In this classic African version of Cinderella, two sister compete to be the bride of the king. One is selfish and aggressive, the other is mild and kind. This is a wonderful story about being a good person.
Grace loves stories, and she jumps at a chance to play Peter Pan in a play. When others tell her that she can’t because she’s a girl and because she’s black, Grace learns a lesson about making achievements despite adversity.
This is a great story about a little boy and a snowy day. There’s no mention of race, but the main character is African American. A great story to share in the middle of winter.
Based on a true story, this is the case of Henry Brown, a slave who mailed himself to freedom. This is a great way to introduce the difficult topic of slavery to young children.
You may know the story of Apollo 13, but do you know the whole story? Thanks to the movie, Hidden Figures, this story is more familiar to the general public. Counting on Katherine is a story tailored for children, telling the story of how Katherine Johnson loved mathematics from an early age and used her skills to save lives.
Based on the true story of Emmanuel Ofosu Yeboah, Emmanuel’s Dream is a lesson of inspiration. Born with a deformed leg in Ghana, he hopped on one leg two miles every day to school, learned to play soccer, and eventually became a successful cyclist. This story is perfect for children of all ages, especially those with disabilities. It lets them know that anything is possible.
Basketball fan or not, very few children of this generation are unfamiliar with the success of LeBron James. This brightly illustrated book not only entertains young children, but it tells them of a story about a young boy who finds success despite struggling with a single mother. This is a great story of modern black history for young children to easily relate to.
Debbie Allen defied stereotypes of her time and grew to be a successful dancer, actress, and director. She writes the story of Sassy, an African-American girl who dreams of becoming a ballerina but worries that she doesn’t fit the typical look. This story is loosly based on Debbie Allen’s own experiences.
Children follow the story of Keyana, a child who grows to appreciate her unique hair. This helps young children to discover what’s unique about them, and to be proud of differences and develop self-confidence.
Nikki Giovanni edits this beautiful book that introduces children to poetry with a beat. It includes an audio CD of works read aloud in a tone that catches attention. It’s a great way to introduce children to poetry while learning about the African-American experience. Bright illustrations accompany poems by Tupac Shakur, Queen Latifah, Langston Hughes and more.
Vibrant photographs by Charles R. Smith Jr. accompany the words of this poem written by Langston Hughes. This book holds a young child’s attention with few words and teaches them about the lives of African-Americans today.

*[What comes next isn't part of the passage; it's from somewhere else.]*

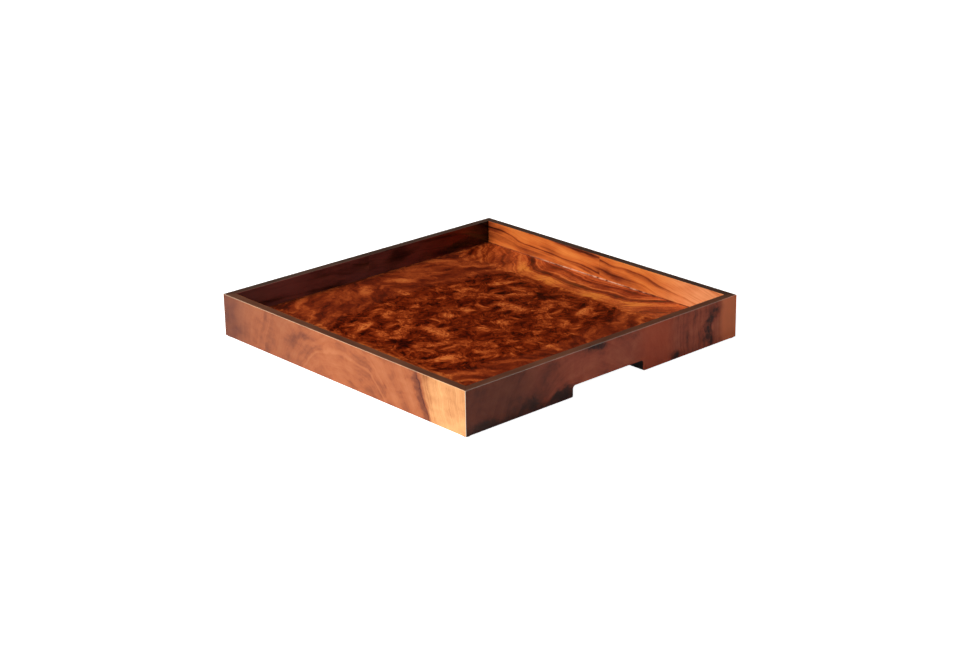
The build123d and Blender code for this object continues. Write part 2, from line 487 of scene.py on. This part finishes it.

Another great introduction to black poetry. My Black Me was edited by Arnold Adoff and features a variety of poems by 26 African-American writers. It’s a great way to start conversations and introduce children to a whole new world of writers.
A great little story about the African American experience, we meet Sarah and Susan, who spend a typical Sunday afternoon with their great aunt Flossie. A classic story, this has entertained children since 1991.

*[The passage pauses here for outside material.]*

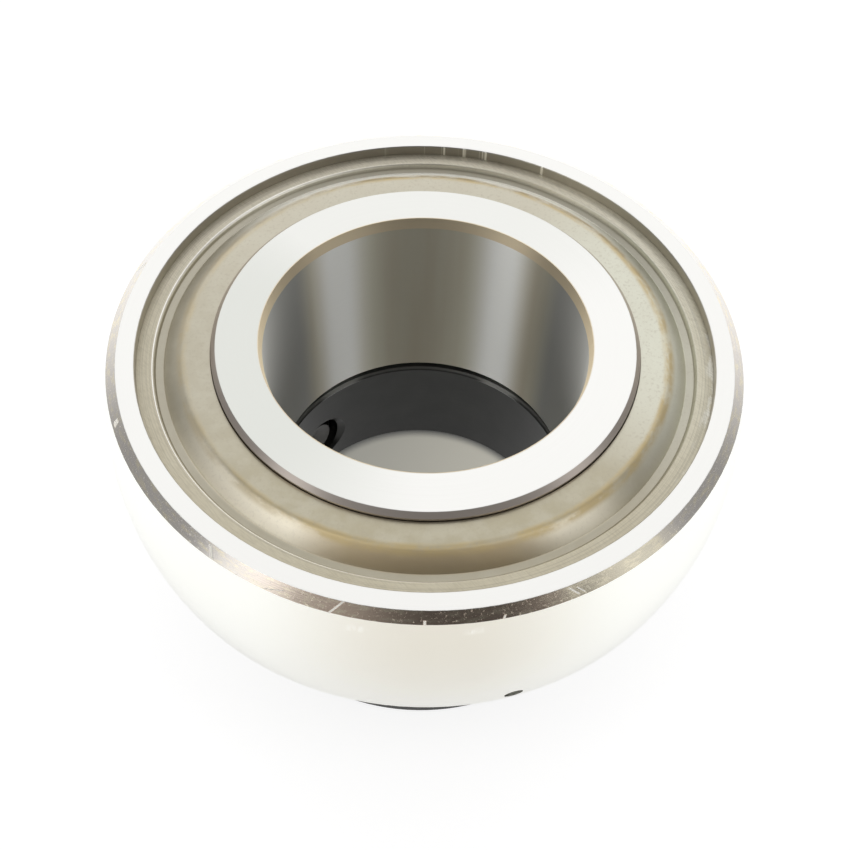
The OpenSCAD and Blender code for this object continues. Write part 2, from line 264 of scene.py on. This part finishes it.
class Nodes:
    """Short calls for the nodes that the finishes and the studio share"""

    def __init__(self, tree):
        self.tree = tree

    def new(self, kind, **settings):
        node = self.tree.nodes.new(kind)
        for key, value in settings.items():
            setattr(node, key, value)
        return node

    def put(self, socket, value):
        """Links a socket's value, or sets a plain number or colour"""
        if isinstance(value, bpy.types.NodeSocket):
            self.tree.links.new(value, socket)
        elif isinstance(value, tuple) and len(value) == 3 and socket.type == "RGBA":
            socket.default_value = (*value, 1)
        else:
            socket.default_value = value

    def scale(self, vector, factor):
        node = self.new("ShaderNodeVectorMath", operation="SCALE")
        self.put(node.inputs[0], vector)
        self.put(node.inputs["Scale"], factor)
        return node.outputs[0]

    def split(self, vector):
        node = self.new("ShaderNodeSeparateXYZ")
        self.put(node.inputs[0], vector)
        return node.outputs[:3]

    def join(self, x, y, z):
        node = self.new("ShaderNodeCombineXYZ")
        for socket, value in zip(node.inputs, (x, y, z)):
            self.put(socket, value)
        return node.outputs[0]

    def math(self, operation, a, b=0.0):
        node = self.new("ShaderNodeMath", operation=operation)
        self.put(node.inputs[0], a)
        self.put(node.inputs[1], b)
        return node.outputs[0]

    def times(self, *values):
        result = values[0]
        for value in values[1:]:
            result = self.math("MULTIPLY", result, value)
        return result

    def plus(self, a, b):
        return self.math("ADD", a, b)

    def either(self, a, b):
        """The larger of two masks"""
        return self.math("MAXIMUM", a, b)

    def inverse(self, value):
        return self.math("SUBTRACT", 1.0, value)

    def step(self, value, low, high):
        """0 below low, 1 above high, smooth between; falls where low is above high"""
        node = self.new("ShaderNodeMapRange", interpolation_type="SMOOTHSTEP")
        self.put(node.inputs["Value"], value)
        node.inputs["From Min"].default_value = min(low, high)
        node.inputs["From Max"].default_value = max(low, high)
        if low > high:
            node.inputs["To Min"].default_value = 1
            node.inputs["To Max"].default_value = 0
        return node.outputs["Result"]

    def away(self, value, middle):
        """How far a value is from the middle, on either side"""
        return self.math("ABSOLUTE", self.math("SUBTRACT", value, middle))

    def band(self, value, middle, half, soft):
        """1 within half of the middle, fading to 0 over soft"""
        return self.step(self.away(value, middle), half + soft, half)

    def mix(self, factor, a, b):
        """A colour between a and b"""
        node = self.new("ShaderNodeMix", data_type="RGBA")
        self.put(node.inputs[0], factor)
        self.put(node.inputs[6], a)
        self.put(node.inputs[7], b)
        return node.outputs[2]

    def blend(self, factor, a, b):
        """A number between a and b"""
        node = self.new("ShaderNodeMix", data_type="FLOAT")
        self.put(node.inputs[0], factor)
        self.put(node.inputs[2], a)
        self.put(node.inputs[3], b)
        return node.outputs[0]

    def reach(self, x, y):
        """Distance from the shaft axis"""
        return self.math("SQRT", self.plus(self.times(x, x), self.times(y, y)))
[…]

Patricia Polacco has written many stories based on her childhood, and Chicken Sunday is one of the most popular. As a Russian American, she is accepted as a member of the family of her African-American friends. She helps her “brothers” buy a Easter hat for their grandma Eula.
This is a great gardening story about an African-American girl and her father. Together they take the bus through their urban neighborhood to buy plants to put together a special gift for her mother back at their apartment.

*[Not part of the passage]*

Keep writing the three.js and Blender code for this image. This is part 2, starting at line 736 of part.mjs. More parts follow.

Kids will love this South African retelling of the classic story, Rapunzel. Reading familiar stories retold by other cultures is a great way to learn about those cultures. Here, Refilwe is a beautiful girl with long dreadlocks who waits for her prince at the top of a mountain.
This story is a celebration of the color black, not just black skin, but black everywhere. In a poetic story, a young girl appreciates black objects found all around her. It brings a light of positivity to a color with many negative perceptions.
This classic story combines African-American history and culture with the alphabet. Children can also learn about African-American achievements. Bright illustrations hold each child’s attention as they review the alphabet from this new perspective.
In this adorable story about an African-American boy named Riley, he discusses the things he wants to be when he grows up. The rhyming scheme makes this story fun to read and shows children that they can be anything they aspire to be.
An African-American boy named Alex has fun exploring not only what makes him unique, but what makes him similar to others. After reading this story, your child will have just as much fun learning about themselves in a similar way.
In this classic retelling of an Ashanti folktale, children learn about Anansi the Spider. The story is accompanied by bright illustrations and it’s been told and retold for generations. This is a Caldecott Honor Book.
Emi is a seven year old girl who has a lot of fun explaining what she likes about her hair. African-American girls learn to appreciate their natural hair and take care of it in this fun and brightly illustrated story.
This is a great retelling of the classic, Goldilocks and the Three Bears. Curlilocks loves many different things and curiosity leads her to a cottage in the woods. She learns a lesson about manners in this cute story.
Just in case you’re running low on African-American stories, you won’t have trouble with this collection of classic tales designed to be read aloud. The stories here have been selected for not only for history but for it’s bright and colorful characters.